The Grand Canyon saves the best for last: Lava. Here the Colorado plows over an ancient magma flow and drops 11 metres. Oft touted as the fastest navigable water in North America, the rapid caused nearby ground (and our hearts) to quake.
A flip, a few scares, one big swim, and then we were all through. ABL. Alive below Lava. We celebrated with a huge hot dog roast on a downstream beach.
The big drops behind us, boats smoothly borne by a gentle green snake, all we could do was soak up the magnitude. Despite lying in the heart of the continental U.S., there are no roads and few trails leading to the Canyon's depths - the sense of isolation was every bit as profound as one can expect in the high Arctic or Himalaya. Quiet reflection and neck-bending awe marked the hours. After nearly 18 days, the group was silent (but content) more often than not. We had found in abundance the sense of true escape, one of the rarest of commodities in today's hectic world.

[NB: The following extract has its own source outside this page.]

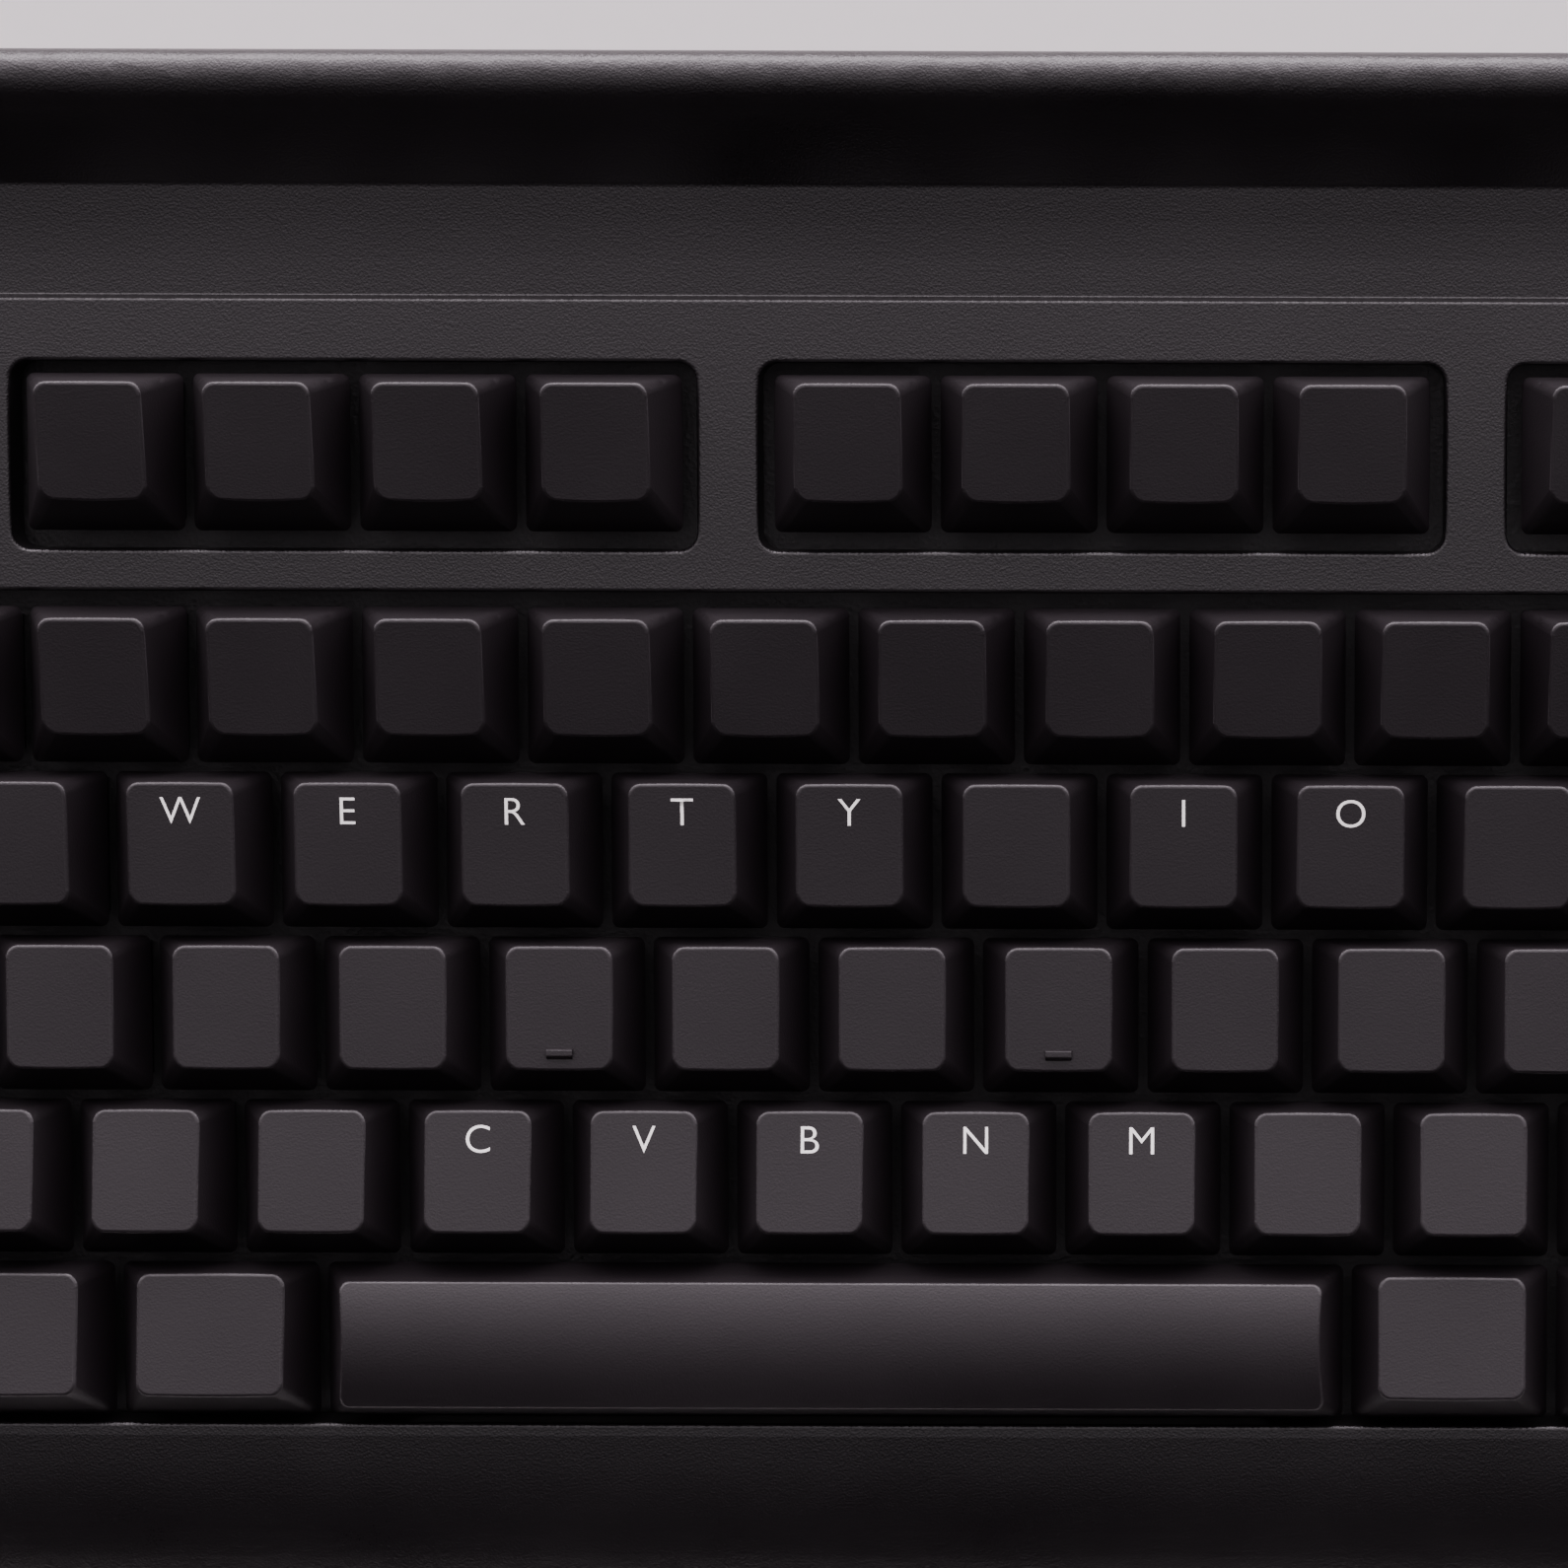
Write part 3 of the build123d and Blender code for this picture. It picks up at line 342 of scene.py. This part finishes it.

Then it was over. Suddenly Diamond Creek swung into view. We packed the boats and grimy gear into pickups and headed toward Vegas in search of all-you-can-eat buffets. En route, we passed Lake Mead, where seven years of drought had created a gigantic bathtub ring of bleached rock. The largest artificial reservoir in the United States was (and still is) drying up. An hour later, as we wandered the Strip, water was everywhere. Neon signs advertised H2O slides. Motels had multiple pools. And a crowd had gathered to watch the famous Bellagio fountain.